[Mailman-Users] Re: [Tutor] A question about Mailman soft. [hacking Mailman for fun and profit]

Fri Jul 26 11:22:16 CEST 2002

[Note: I'm CC'ing mailman-users as this might be useful for them.
Hopefully, they'll correct my hack by telling me the right way to do this.
*grin*]

On Fri, 26 Jul 2002, Ares Liu wrote:

> I checked the archive mail on mailman list. Some one had discussed this
> question before.

Do you have a link to that archived message?  I'm interested in looking at
this, just for curiosity's sake.

> The reason is if I use no English words in the Subject Line, The
> language code marker will added in fornt of "Re:"and encoding the
> Subject as sth like "=?gb2312?B2xxxxxxxx?=".

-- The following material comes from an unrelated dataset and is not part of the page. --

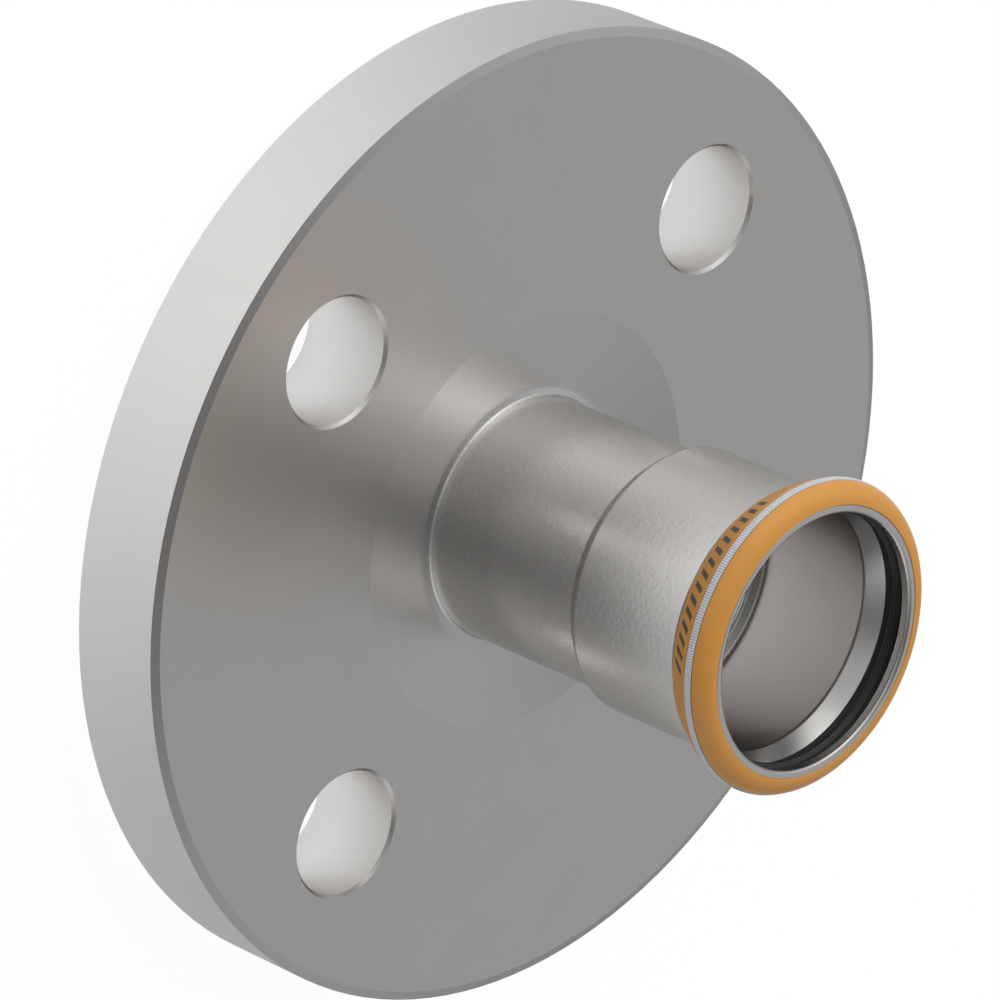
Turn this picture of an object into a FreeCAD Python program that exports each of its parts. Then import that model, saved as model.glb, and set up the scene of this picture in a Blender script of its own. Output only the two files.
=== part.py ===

Yes, it looks like it wraps it in some kind of encoding... utf-8?  I wish
I knew more about Unicode.

> It is surely that mailman could not search any reply keyword. So, added
> prefix again.

I think I understand better now.  The problem is that the encoding leaves
many of the characters alone, but transforms the braces in:

    '[Tutor]'

to something like:

    '=5BTutor=5D'

I'm guessing this because 0x5b and 0x5D are the ascii codes for braces:

###
>>> chr(0x5b)
'['
>>> chr(0x5d)
']'
###

Hmmmm.  Wait.  I've seen these characters before.  Is this MIME encoding?
MIME encoding is often used in representing language strings in email
because almost all systems can handle it.

###
>>> def mydecode(s):
...     outputfile = StringIO.StringIO()
...     mimetools.decode(StringIO.StringIO(s), outputfile,
'quoted-printable')
...     return outputfile.getvalue()
...
>>> mydecode('=5BTutor=5D')
'[Tutor]'
###

Ah ha!  It looks like it!  Good!

In this case, maybe we can extend that check in
Handlers.CookHeaders.process() to take this particular encoding into
consideration: if we decode the header back to normal, then the prefix
check will work.

If you're feeling adventurous, and if you're comfortable editing Python,
you can add this file, 'quoted_printable_decoder.py' in the
'Mailman/Handlers/' directory of Mailman:

######
## quoted_printable_decoder.py

import StringIO, mimetools
def decode_quoted_printable(s):
    """Given a mime 'quoted-printable' string s, returns its decoding.
If anything bad happens, returns s."""
    try:
        outputfile = StringIO.StringIO()
        mimetools.decode(StringIO.StringIO(s), outputfile,
                         'quoted-printable')
        return outputfile.getvalue()
    except:
        return s
###

This new module will convert the header and change all the '=5B' and '=5D'
characters back into braces if it can do so safely.  We'll be using it in
a moment.

Once you've added this module, within the same directory, let's modify
CookHeaders.py to use this function.

And make backups, because I have not tested this yet!  *grin*

Add at the top of the CookHeaders module:

###
from quoted_printable_decoder import decode_quoted_printable
###

so that Cookheaders knows about our new function.  Finally, modify the
check in the Cookheaders.process() function:

###
        elif prefix and not re.search(re.escape(prefix), subject, re.I):
###

into:

###
        elif prefix\
             and not re.search(re.escape(prefix), subject, re.I)\
             and not re.search(re.escape(prefix),
                               decode_quoted_printable(subject), re.I)
###

I've modified the logic to include the prefix check on the decoded subject
header.  Ares, if this works, I'll send the patch over to the Mailman
folks.  Who knows; it might be useful for someone else out there.  *grin*

Best of wishes to you!